Efforts to reform criminal justice gained traction after the riots. This month, the General Assembly passed sweeping legislation, shifting the focus of drug enforcement from incarceration to treatment and changing how sentencing and parole violations are handled.
Lawmakers passed legislation aimed at improving police accountability. While the measure stopped short of what activists sought — rather than a statewide mandate that civilians be included on police trial boards, the makeup is left to local jurisdictions — some observers said last year's protests, many of which were peaceful, provided the impetus for reform.
"Keep in mind, we had similar legislation introduced last year that went nowhere. It died in committee," said Elizabeth Alex, lead organizer of CASA de Maryland, which advocates for Latino and immigrant rights and is part of a coalition of progressive groups united on issues of justice, public safety and employment.
"The energy coming out of Baltimore and statewide because of Freddie Gray's death, because of the Baltimore uprising, and because of the groundswell of support calling for change made a difference," she said.
Since Baltimore Police Commissioner Anthony W. Batts was fired, replaced by his deputy, Kevin Davis, change has rippled through the force. And it might continue to do so — the next mayor could choose to bring in a new chief.
In the meantime, Davis has emphasized community policing, with more foot patrols and engagement with residents — something Maj. Sheree Briscoe was brought into the Western District to put into effect.
The district, headquartered on Mount Street, was a center of unrest after Gray's arrest and death. Protesters began marching there before their movement expanded and they headed downtown.
"Are things perfect? No," Briscoe said of efforts to build more positive relationships with the community. "We're in the journey; the journey is in progress."
Still, she points to promising signs — kids are learning officers' names, and residents increasingly are helping them with investigations. After a rape in the district this year, for example, police went door to door, block by block, with community members, looking for tips. Through that, they were able to develop a case and make an arrest.
After the riots, the homicide rate in Baltimore spiked and police made fewer arrests. Sometimes they were confronted by cellphone-wielding residents when they did make arrests.
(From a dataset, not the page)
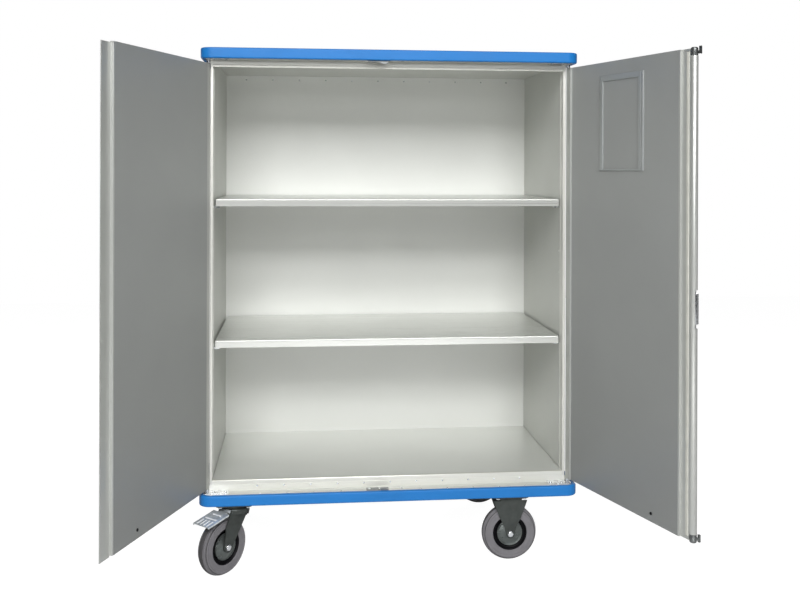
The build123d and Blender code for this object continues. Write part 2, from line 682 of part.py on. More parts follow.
def lock_handle():
    """Boss clamped on the rod in the window, with a cranked lever that lies along the door."""
    boss = upright(ROD_X, ROD_Y, HANDLE_Z, HOUSING_BORE - 0.4)
    arm_x = (ROD_X + HANDLE_ARM_X[0], ROD_X + HANDLE_ARM_X[1])
    boss += slab(arm_x, (ROD_Y + LEVER_NEAR_Y[0], ROD_Y), HANDLE_Z)
    middle = (HANDLE_Z[0] + HANDLE_Z[1]) / 2
    bend, straight = LEVER_CRANK_X
    outline = [
        (0, LEVER_NEAR_Y[0]),
        (bend, LEVER_NEAR_Y[0]),
        (straight, LEVER_FAR_Y[0]),
        (LEVER_LENGTH, LEVER_FAR_Y[0]),
        (LEVER_LENGTH, LEVER_FAR_Y[1]),
        (straight + 2, LEVER_FAR_Y[1]),
        (bend + 2, LEVER_NEAR_Y[1]),
        (0, LEVER_NEAR_Y[1]),
    ]
    lever_z = (middle - LEVER_HALF_HEIGHT, middle + LEVER_HALF_HEIGHT)
    lever = prism_z([(ROD_X + x, ROD_Y + y) for x, y in outline], lever_z)
    lever = fillet(lever.edges().filter_by(Axis.Y).group_by(Axis.X)[-1], LEVER_ROUNDING)
    return boss + lever - upright(ROD_X, ROD_Y, HANDLE_Z, ROD)


# --- casters, drawn at the origin with the trail along +X -----------------------------------------


def set_caster(piece, name):
    x, y, heading, _ = CASTERS[name]
    return Pos(x, y, 0) * piece.rotate(Axis.Z, heading)


def caster_bolt_places():
    return [
        (x + sx * BOLT_XY[0], y + sy * BOLT_XY[1])
        for x, y, _, _ in CASTERS.values()
        for sx in (-1, 1)
        for sy in (-1, 1)
    ]


def caster_bolts():
    bolt = button(BOLT_HEAD, BOLT_HEIGHT, SCREW_HEAD, PLATE_THICKNESS + 8)
    bottom = PLATE_TOP - PLATE_THICKNESS
    return group([set_at(bolt, (x, y, bottom), (0, 0, -1)) for x, y in caster_bolt_places()])


def top_plate():
    """Caster top plate, drilled for its bolts."""
    z = (PLATE_TOP - PLATE_THICKNESS, PLATE_TOP)
    plate = slab((-62, 62), (-54, 54), z)
    plate = fillet(plate.edges().filter_by(Axis.Z), 8.0)
    for x in (-BOLT_XY[0], BOLT_XY[0]):
        for y in (-BOLT_XY[1], BOLT_XY[1]):
            plate -= upright(x, y, z, SCREW_HEAD)
    return plate


def legs(outline, axle_x, end_radius):
    """The two cheeks of a fork, with a round end and the axle hole."""
    cheeks = None
    for y in ((-FORK_OUTER, -FORK_INNER), (FORK_INNER, FORK_OUTER)):
        cheek = prism_y(outline, y) + rod((axle_x, y[0], WHEEL), (axle_x, y[1], WHEEL), end_radius)
        cheek -= rod((axle_x, y[0], WHEEL), (axle_x, y[1], WHEEL), AXLE)
        cheeks = cheek if cheeks is None else cheeks + cheek
    return cheeks


def fixed_fork():
    """Top plate with two cheeks that spread into wings below it and narrow to the axle."""
    under = PLATE_TOP - PLATE_THICKNESS
    right = [(FIXED_WAIST, under), (FIXED_WAIST, FIXED_WINGS[0][1])] + FIXED_WINGS + [(FIXED_FOOT, WHEEL)]
    outline = right + [(-x, z) for x, z in reversed(right)]
    waist = (-FIXED_WAIST, FIXED_WAIST)
    saddle = slab(waist, (-FORK_INNER, FORK_INNER), (under - PLATE_THICKNESS, under))
    return legs(outline, 0, FIXED_FOOT) + saddle + top_plate()


def swivel_plate():
    """Top plate with the race cup, the kingpin and its nut."""
    under = PLATE_TOP - PLATE_THICKNESS
    plate = top_plate() + upright(0, 0, (RACE_BOTTOM, under), RACE_CUP)
    plate += upright(0, 0, (KINGPIN_Z[0] + 1, KINGPIN_Z[1]), KINGPIN)
    return plate + extrude(Pos(0, 0, KINGPIN_Z[0]) * RegularPolygon(KINGPIN_NUT, 6), 6)


def swivel_fork():
    """Round crown under the race cup, with cheeks that trail back to the axle and ears for the pedal."""
    crown = upright(0, 0, CROWN_Z, CROWN)
    crown = fillet(crown.faces().sort_by(Axis.Z)[-1].edges(), CROWN_ROUNDING)
    outline = [(-34, 216), (46, 216), (TRAIL + 8, 170), (TRAIL + 17, 106), (TRAIL - 14, 88), (-24, 190)]
    cheeks = legs(outline, TRAIL, SWIVEL_FOOT)
    lug = [(28, 205), (28, 222), (46, 222), (50, 205)]
    ears = prism_y(lug, (-FORK_OUTER, -FORK_INNER)) + prism_y(lug, (FORK_INNER, FORK_OUTER))
    px, pz = PEDAL_PIVOT
    fork = crown + cheeks + ears
    fork -= slab((30, 60), (-FORK_INNER, FORK_INNER), (CROWN_Z[0] - 3, CROWN_Z[1] + 1))
    fork -= upright(0, 0, KINGPIN_Z, KINGPIN + PIN_CLEARANCE)
    return fork - rod((px, -FORK_OUTER, pz), (px, FORK_OUTER, pz), PEDAL_PIN)


def axle(x):
    """Axle bolt with a domed head at one end and a nut at the other."""
    bolt = rod((x, -FORK_OUTER, WHEEL), (x, FORK_OUTER, WHEEL), AXLE)
    head = button(AXLE_HEAD, AXLE_HEAD_HEIGHT, AXLE, 1)
    near = set_at(head, (x, -FORK_OUTER, WHEEL), (0, -1, 0))
    return bolt + near + set_at(head, (x, FORK_OUTER, WHEEL), (0, 1, 0))


def swivel_axle():
    """The wheel's axle bolt and the pedal's pivot pin."""
    px, pz = PEDAL_PIVOT
    return group([axle(TRAIL), rod((px, -FORK_OUTER, pz), (px, FORK_OUTER, pz), PEDAL_PIN)])


def brake_pedal():
    """Pressed pedal hung on its pivot: a neck, a wide tread with folded sides, and a shoe above the tyre."""
    px, pz = PEDAL_PIVOT
    half = FORK_INNER - 1.5
    barrel = rod((px, -half, pz), (px, half, pz), PEDAL_BARREL)
    top = pz + 3
    neck = slab((px, PEDAL_BEND + 2), (-PEDAL_NECK, PEDAL_NECK), (top - PEDAL_SHEET - 0.5, top - 0.5))
    tip = (PEDAL_TIP, PEDAL_TIP_Z)
    tread = [(PEDAL_BEND, top), tip, (tip[0], tip[1] - PEDAL_SHEET), (PEDAL_BEND, top - PEDAL_SHEET)]
    plate = prism_y(tread, (-PEDAL_HALF_WIDTH, PEDAL_HALF_WIDTH))
    skirt = [(PEDAL_BEND, top - 1), (tip[0], tip[1] - 1)]
    skirt += [(tip[0], tip[1] - PEDAL_SKIRT), (PEDAL_BEND, top - PEDAL_SKIRT)]
    for side in (-1, 1):
        y = sorted((side * (PEDAL_HALF_WIDTH - PEDAL_SHEET), side * PEDAL_HALF_WIDTH))
        plate += prism_y(skirt, y)
    shoe = slab(SHOE_X, (-SHOE_HALF_WIDTH, SHOE_HALF_WIDTH), SHOE_Z)
    bore = rod((px, -half, pz), (px, half, pz), PEDAL_PIN + PIN_CLEARANCE)
    return barrel + neck + plate + shoe - bore


def turned(profile):
    """A wheel part turned from its half section, with its axle along Y."""
    face = make_face(Polyline(*[(r, 0, y) for r, y in profile], close=True))
    return revolve(face, Axis.Z).rotate(Axis.X, 90)


def wheel_at(piece, trail):
    return Pos(trail, 0, WHEEL) * piece


def both_sides(section):
    """Completes a half section with its mirror image across the wheel's middle plane."""
    return section + [(r, -y) for r, y in reversed(section)]


def tyre():
    half = TYRE_WIDTH / 2
    side = [(RIM, -half + 2), (RIM + 4, -half)] + [(r, -y) for r, y in TREAD_STEPS]
    return turned(both_sides(side))


def wheel_rim():
    bore = AXLE + AXLE_CLEARANCE
    side = [(bore, -HUB_LENGTH / 2), (HUB, -HUB_LENGTH / 2), (HUB, -WEB_FACE), (WEB, -WEB_FACE)]
    side += [(WEB, -CUP_FACE), (RIM - 3, -CUP_FACE), (RIM - 3, -RIM_FACE), (RIM, -RIM_FACE)]
    return turned(both_sides(side))


# --- assembly ------------------------------------------------------------------------------------


def cabinet_parts():
    parts = {
        "base_frame": base_frame(),
        "base_deck": base_deck(),
        "bottom_bumper": bumper(CASTER_HEIGHT),
        "sill_profile": sill_profile(),
        "floor_panel": floor_panel(),
        "left_side_panel": side_panel(-1),
        "right_side_panel": side_panel(1),
        "back_panel": back_panel(),
        "front_post_left": front_post(-1),
        "front_post_right": front_post(1),
        "rear_posts": group([rear_post(-1), rear_post(1)]),
        "header_profile": header_profile(),
        "roof_deck": roof_deck(),
        "top_frame": tube_ring((CEILING_Z + DECK_THICKNESS, ROOF_SHEET_BOTTOM), 30.0),
        "roof_sheet": rounded_plate(BUMPER_THICKNESS + RAIL_GAP, (ROOF_SHEET_BOTTOM, ROOF_SHEET_TOP)),
        "top_bumper": bumper(BOX_TOP - BUMPER_HEIGHT),
        "sill_rivets": sill_rivets(),
        "back_rivets": back_rivets(),
        "shelf_studs": shelf_studs(),
        "hinge_brackets": hinge_brackets(),
        "hinge_pins": hinge_pins(),
        "bottom_keeper": keeper(LEDGE_Z, 1),
        "top_keeper": keeper(CEILING_Z, -1),
        "frame_screws": frame_screws(),
    }
    for name, top in SHELF_TOPS.items():
        parts[name] = shelf(top)
    return parts


def door_parts():
    left = {
        "left_door_panel": left_door_panel(),
        "left_door_edge": left_door_edge(),
        "left_hinge_profile": hinge_profile(-1, LEFT_HINGE_WIDTH, (LEFT_FACE, LEFT_BACK)),
        "left_door_stud": door_stop(-STOP_X, LEFT_BACK),
    }
    right = {
        "right_door_panel": right_door_panel(),
        "right_door_edge": right_door_edge(),
        "right_hinge_profile": hinge_profile(1, RIGHT_HINGE_WIDTH, (LEFT_FACE, LEFT_BACK)),
        "right_door_gasket": right_door_gasket(),
        "right_door_stud": door_stop(STOP_X, RIGHT_BACK),
        "card_holder": card_holder(),
        "rod_guides": rod_guides(),
        "lock_rod": lock_rod(),
        "top_cam": cam(TOP_HUB_Z, TOP_ARM_Z, TOP_FINGER_Z, -1),
        "bottom_cam": cam(BOTTOM_HUB_Z, BOTTOM_ARM_Z, BOTTOM_FINGER_Z, 0),
        "lock_handle": lock_handle(),
    }
    opened = {name: swing_left(piece) for name, piece in left.items()}
    opened.update({name: swing_right(piece) for name, piece in right.items()})
    return opened


def caster_parts():
    parts = {"caster_bolts": caster_bolts()}
    for name, (_, _, _, trail) in CASTERS.items():
        parts[f"tyre_{name}"] = set_caster(wheel_at(tyre(), trail), name)
        parts[f"wheel_rim_{name}"] = set_caster(wheel_at(wheel_rim(), trail), name)
    for end in ("front", "rear"):
        left, right = f"{end}_left", f"{end}_right"
        parts[f"swivel_fork_{end}"] = set_caster(swivel_fork(), left)
        parts[f"swivel_axle_{end}"] = group([set_caster(swivel_axle(), left)])
        parts[f"brake_pedal_{end}"] = set_caster(brake_pedal(), left)
        parts[f"fixed_fork_{end}"] = set_caster(fixed_fork(), right)
    parts["fixed_axles"] = group([set_caster(axle(0), f"{end}_right") for end in ("front", "rear")])
    plates = [Pos(SWIVEL_X, y, 0) * swivel_plate() for y in (FRONT_Y, REAR_Y)]
    parts["swivel_plates"] = group(plates)
    return parts


def all_parts():
    return {**cabinet_parts(), **door_parts(), **caster_parts()}


def origin_of(parts):
    """Middle of the open cart's outline, on the floor."""
    box = Compound(children=[s for piece in parts.values() for s in piece.solids()]).bounding_box()
    return Vector(box.center().X, box.center().Y, 0)


def main():
    parts = all_parts()
    origin = origin_of(parts)
    os.makedirs("parts", exist_ok=True)
    for name, piece in parts.items():
        placed = Pos(-origin.X, -origin.Y, 0) * group([piece])
        placed.label = name
        export_step(placed, f"parts/{name}.step")
    print(f"{len(parts)} parts, origin at X {origin.X:.3f} Y {origin.Y:.3f} of the drawing frame")


if __name__ == "__main__":
    main()
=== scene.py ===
import json
import math

import bmesh
import bpy
from mathutils import Matrix, Vector


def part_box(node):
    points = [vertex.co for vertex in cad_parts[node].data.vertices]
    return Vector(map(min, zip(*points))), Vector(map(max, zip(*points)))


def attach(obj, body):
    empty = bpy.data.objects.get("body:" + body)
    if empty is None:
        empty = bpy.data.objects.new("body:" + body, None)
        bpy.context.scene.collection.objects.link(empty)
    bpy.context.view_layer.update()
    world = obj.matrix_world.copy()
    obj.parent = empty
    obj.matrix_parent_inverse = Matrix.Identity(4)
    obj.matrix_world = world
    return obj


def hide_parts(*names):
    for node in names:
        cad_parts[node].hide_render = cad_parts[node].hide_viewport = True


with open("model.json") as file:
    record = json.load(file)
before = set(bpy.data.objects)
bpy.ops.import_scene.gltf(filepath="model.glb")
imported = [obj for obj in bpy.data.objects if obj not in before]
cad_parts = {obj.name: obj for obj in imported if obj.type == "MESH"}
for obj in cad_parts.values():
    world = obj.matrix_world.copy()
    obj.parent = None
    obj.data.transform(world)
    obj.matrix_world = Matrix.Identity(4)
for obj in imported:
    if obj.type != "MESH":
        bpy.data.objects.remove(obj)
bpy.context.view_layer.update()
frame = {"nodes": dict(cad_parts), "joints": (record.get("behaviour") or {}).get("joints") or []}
NODES = frame["nodes"]
JOINTS = {joint["name"]: joint for joint in frame["joints"]}
MM = 0.001

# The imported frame's origin is the middle of the open cart, so the cabinet's own middle plane and
# front face are found from its nodes.
SILL_LOW, SILL_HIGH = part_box("sill_profile")
MIDDLE_X = (SILL_LOW.x + SILL_HIGH.x) / 2
FRONT_Y = SILL_LOW.y
FLOOR_SIZE = 14.0
WHEEL_NAMES = ("front_left", "rear_left", "front_right", "rear_right")


# --- shader helper -------------------------------------------------------------------------------

# Sockets of the colour Mix node, which share their names with its other types
MIX_FACTOR, MIX_DARK, MIX_LIGHT, MIX_COLOUR_OUT = 0, 6, 7, 2
# The middle range of a noise, where nearly all of its values lie
NOISE_LOW, NOISE_HIGH = 0.3, 0.7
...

And a rash of looted prescription pills disrupted the local drug trade.
John Skinner, a former deputy police commissioner in Baltimore who now teaches at Towson University, believes the department is regaining its footing, although it remains an uneasy time.
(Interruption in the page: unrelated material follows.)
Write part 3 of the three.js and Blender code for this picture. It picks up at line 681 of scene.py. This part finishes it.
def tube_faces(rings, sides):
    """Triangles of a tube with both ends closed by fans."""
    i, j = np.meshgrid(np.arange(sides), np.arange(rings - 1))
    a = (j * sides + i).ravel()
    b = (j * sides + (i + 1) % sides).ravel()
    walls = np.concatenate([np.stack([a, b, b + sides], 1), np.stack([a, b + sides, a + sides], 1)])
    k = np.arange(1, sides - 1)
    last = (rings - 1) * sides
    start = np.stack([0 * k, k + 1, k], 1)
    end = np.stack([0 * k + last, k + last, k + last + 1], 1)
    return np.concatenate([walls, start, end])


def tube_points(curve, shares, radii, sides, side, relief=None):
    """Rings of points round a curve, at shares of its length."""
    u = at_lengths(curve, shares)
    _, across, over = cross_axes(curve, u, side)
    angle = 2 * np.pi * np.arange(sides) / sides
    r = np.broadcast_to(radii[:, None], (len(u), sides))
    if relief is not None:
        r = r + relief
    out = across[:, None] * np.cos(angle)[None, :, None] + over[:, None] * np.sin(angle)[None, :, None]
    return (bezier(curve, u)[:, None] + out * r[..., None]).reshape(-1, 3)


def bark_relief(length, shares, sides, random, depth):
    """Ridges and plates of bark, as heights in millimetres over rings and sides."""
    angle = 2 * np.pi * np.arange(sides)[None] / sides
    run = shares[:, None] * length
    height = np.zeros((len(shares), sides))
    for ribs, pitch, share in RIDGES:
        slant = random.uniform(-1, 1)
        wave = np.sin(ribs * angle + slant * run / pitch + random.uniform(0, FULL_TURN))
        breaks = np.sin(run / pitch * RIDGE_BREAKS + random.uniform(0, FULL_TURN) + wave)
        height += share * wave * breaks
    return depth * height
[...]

"You realize how fragile that relationship is between police and the community, and how quickly it can unravel," said Skinner, who retired from the force two years ago.
The trials of six officers charged in Gray's arrest and death begin next month. "The whole community is watching those trials," Skinner said.
Meanwhile, many of those arrested during the unrest saw their charges dropped, though some continue to face serious charges.
Natalie Finegar, a deputy public defender who handled many riot-related cases, said she has seen a greater interest in the criminal justice system as more residents question issues such as the war on drugs and the bail system.
"The city has reoriented what it focuses on," she said, adding that she's been asked to speak across the city. "They're asking questions. It opens the door to change. ... I think we're on the verge of something."
Help for neighborhoods, youth
Ray Kelly, the director of No Boundaries, comprising groups representing west-side neighborhoods, said the unrest had the effect of pushing to the forefront issues that afflict Gray's former neighborhood, such as the lack of grocery stores and fresh produce.
He pointed to a $1.3 million grant from the T. Rowe Price Foundation, the largest it has ever donated to a single initiative, that will help a number of groups address neighborhood needs.
"It's definitely brought our fight to a different light," Kelly said. "It was a quiet fight for a lot of years."
Many of the efforts spurred by last year's unrest have been focused on helping the city's youth.
On the anniversary of Gray's death, DeLuca and fellow sociologists Susan Clampet-Lundquist and Kathryn Edin published their book "Coming of Age in the Other America." It is based on more than a decade of research into the lives of young people in Sandtown and other impoverished neighborhoods.
Their research found that those who succeeded in higher education and better jobs had found an "identity project" — some kind of passion, music or art or whatever defined them as unique. As the authors write in the book, these projects serve as a bridge between their current and perhaps challenging reality and the future they imagine and work toward.
"We all get that — everyone remembers how they felt when they found something they felt excited about, something that sparked their interest," she said. "It seems so simple, but it is absolutely essential."
The images from last year's riots — young people storming down streets in a haze of smoke from the fires they had set — were at odds with her sense of the city's youth.
What she found was decidedly more nuanced: young people whose lives are both grim and hopeful, and who have a hard-won resilience. But even some who do well in school reach a point in young adulthood when they are dragged down "like crabs in a bucket," as one young research subject put it.
DeLuca said 82 percent of the young people they studied "had never turned to the streets" and were in school or working. "The heartbreaking part is even that majority, doing what everyone wants them to do, had met with incredible struggle. They need to launch, but they are still dealing with the trauma and in some cases the chaos of the family they came from."
What heartens her these days is seeing all the efforts to help Baltimore's challenged neighborhoods, painting murals and offering classes, providing what might be the spark to propel young lives forward.
"The thing about Baltimore that inspired me is you keep finding people who care about the city and commit to it in small ways," DeLuca said.